Skinny - Drums
Schmotz - Keyboards
J Mann - Lead Vocals
Jeffrey Nothing - Lead Vocals
Pig Benis - Bass
Gravy - Guitar
Bronson - Guitar
DJ Stitch - Samples
In the Spring of 1993, a group of musicians from Cleveland, OH came together
to form a side project called Mushroomhead. The intention was to create an
eclectic blend of extreme music combined with a vaudevillian stage show that
was bound to provoke a reaction, turn some heads and leave an impression.
From their first concert together in the fall of that year, it was obvious that
Mushroomhead would become far more than a side project. It was to become
undisputedly, Cleveland's top drawing band.
Blending sonics and attitude borrowed from metal, techno/industrial and rap,
they managed to attract a varied and demographically diverse crowd with their
thundering tribal drums digging a heavy groove, with big, snarling guitars and
keyboards filling in all the cracks with dramatic swells of sound. Taking a
cacophony of music, vocals and samples, Mushroomhead shapes it into
memorable tunes that are at once sharply satirical, broadly tongue in cheek,
and infinitely different. Described by the Cleveland Plain Dealer as sophisticated,
juxtaposing dense, staccato, Ministry-inspired tempos with spacious melodic
passages and dark lyrics that don't merely rely on repeated swear words, their
music stands on its own, but to fully appreciate Mushroomhead, they have to
be experienced live.
Combining outrageous costuming with the psychotic, exotic, neurotic and erotic,
their shocking stage spectacle which always ends with a rave set, lives up to
the music. Pushing the limits of rock theater to the max - their live show is truly
an event and a multi-sensoral experience. What gives the band more substance
and lasting appeal however, is their musical range. Everybody fights for what they
want in a song, says Skinny, Mushroomhead founder and pretty much everyone
gets their way - that's our strength. A song will start out sounding like metal until
a cool piano part comes in or the turntables turn it into a rap song. We all bring
our own tastes to the mix which gives the music diversity.

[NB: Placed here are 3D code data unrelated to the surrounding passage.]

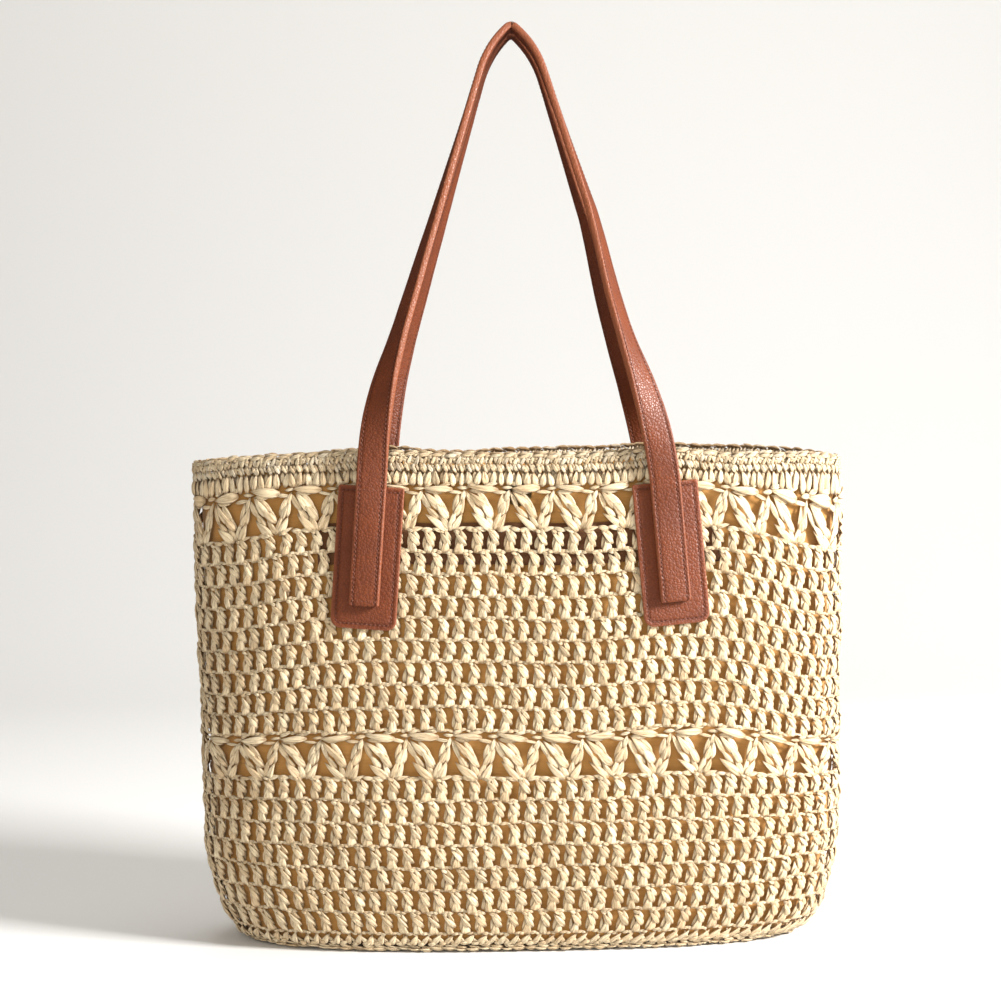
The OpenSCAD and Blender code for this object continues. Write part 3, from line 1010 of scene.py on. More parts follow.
class StrandShapes:
    """Short closed lengths of straw, one unit long, wide and thick, three of each kind."""

    RINGS = 6
    SIDES = 6
    VARIANTS = 3

    def __init__(self) -> None:
        """Make every shape and put it in one collection, in the order of its number."""
        self.collection = bpy.data.collections.new("strands")
        for kind in StrandKind:
            for variant in range(self.VARIANTS):
                self._make(kind, variant)

    @staticmethod
    def _width(kind: StrandKind, y: np.ndarray) -> np.ndarray:
        """Half width along a strand, for y from -0.5 at its foot to 0.5 at its tip."""
        t = y + 0.5
        if kind == StrandKind.LEAF:
            return 0.5 * np.sin(np.pi * t**0.62) ** 0.7 * (1 - 0.25 * t**3)
        if kind == StrandKind.SPINDLE:
            return 0.5 * np.sin(np.pi * t) ** 0.75
        return 0.5 * (1 - 0.35 * (1 - t) ** 12) * (1 - t) ** 0.7

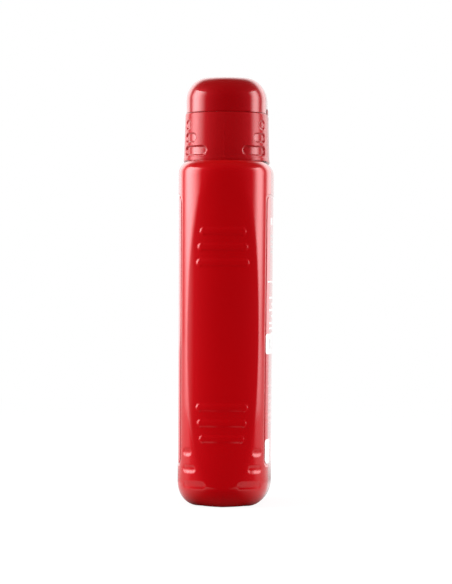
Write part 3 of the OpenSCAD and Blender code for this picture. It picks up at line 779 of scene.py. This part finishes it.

Alternately, it is in the costumed chaos of their writhing live performances that the
band members seem most alike and united. When you step on stage in front of
people, you know they're there for the release. Its what we are there for as well
and we try to give our fans everything they came for and then some, adds
frontman J Mann. It is these elements of risky and often risqué in
both their music and performance that have given Mushroomhead , a name, a
reputation and a massive, rock solid fanbase throughout the upper Midwest.
They have performed with Marilyn Manson, Type O Negative, Misfits, Anthrax,
Down, Gwar, Genitorturers, and although they are nothing like them. They headlined
the 1997, 1998, 1999 and 2000 Cleveland World Series of Metal, having national
bands such as Drain STH, Crowbar, Overkill, Six Feet Under, Pissing Razors, Nile,
and many others open up for them. They have grown into a regional phenomenon,
easily and consistently selling out shows with up to 2500 capacity, a feat many
national acts with major record-label backing and big publicity machines often can
not duplicate.
XX, Mushroomhead's national debut on Universal Records, is an offering which
combines the best of their independent releases in remixed form, as well as a
brand new cover of Pink Floyd's Empty Spaces.
Diverse yet cohesive selections from their self titled local debut
(1995),
Superbuick
(1996), and M3
(1999), showcase the band's musical breadth as it slips
from techno to the brink of industrial metal delivering songs, complete with verses,
hooks and choruses. From the band's creative use of spoken word samples on
Episode 29 to the track Bwomp, which throws it all down, careening from an industrial-meets-hardcore opening through rap, ambient, dub and techno sections
in a breathtaking roller coaster ride, XX lets the music speak for itself.
Rocking the subconscious, they are a universe onto itself. No doubt, Mushroomhead
didn't become Cleveland's biggest draw by worrying about offending anyone.